We laughed a little bit more and then turned on 24 because every happily married couple knows the real secret to staying connected is watching Jack Bauer save the world.  The hot fudge and couch snuggling did the trick, and I went to bed a happily connected wife. 

Then, this morning I say, as per our usual discussion once the kids are out the door:  What's on your agenda today?

Mr. Wicke responds:  Well, surprisingly, it looks like the afternoon's kinda' freeing up.

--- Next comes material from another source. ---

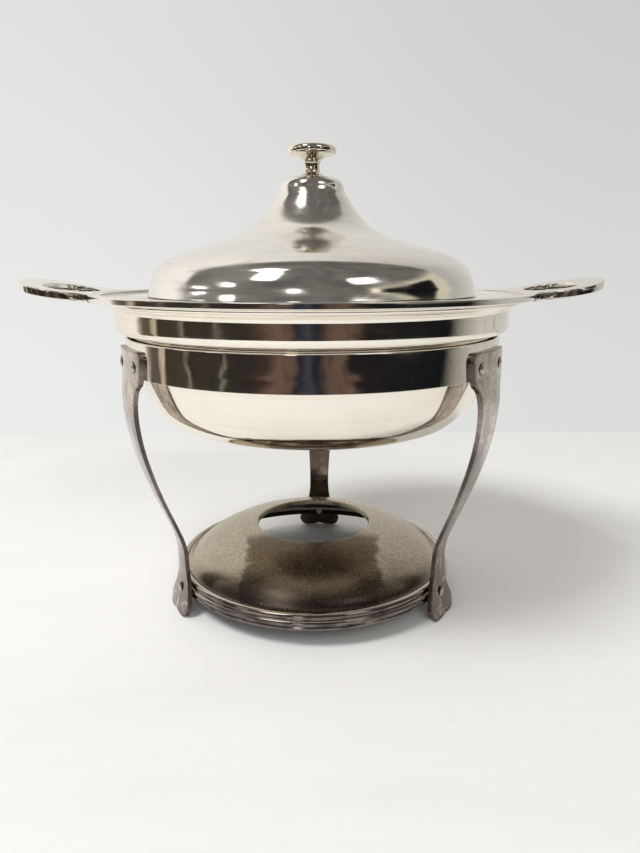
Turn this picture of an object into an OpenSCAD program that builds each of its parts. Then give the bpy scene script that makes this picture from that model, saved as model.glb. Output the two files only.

Nobody knows how to cheer me up like he does.  Chocolate and humor are cures to all that ails me.

Color Me Blue

So here's the delio:  I'm in a funk.  I'm a little blue.  A little bummed.  A little down.  I'm hating things.  Lots of things.  Like my hair, my clothes, the paint on my walls.  But, oh, the paint.  The paint on my walls is really, really bugging me.  I've become a little obsessive.  I can't quit looking at it and hating it.  I'm feeling suffocated by the paint.  I've been waiting to see if that would change along with my funk because I know the funk will not last.  But so far, I'm still hating the paint. 

I don't want to hate the paint because that will mean me painting.  And I really don't want to do that.  Again.  And so I was waiting, for a sign, maybe.

It came yesterday at the dentist's office.  First of all, both my kiddos have no cavitities.  But that wasn't the sign.  No, that was just really good news.  The sign was the color of the walls.  I think they spoke to me.  And so I spoke to the dentist and asked him what color they were.  Luckily, he is a friend.  Well, the husband of a friend.  But he still looked at me a little weirdly.  But I wasn't kidding--to the extent that he had to go in the back and check out the cans of leftover paint.  He wrote it down, and that little piece of paper is tucked tightly inside my purse...

...waiting, along with me, to see if it this too shall pass.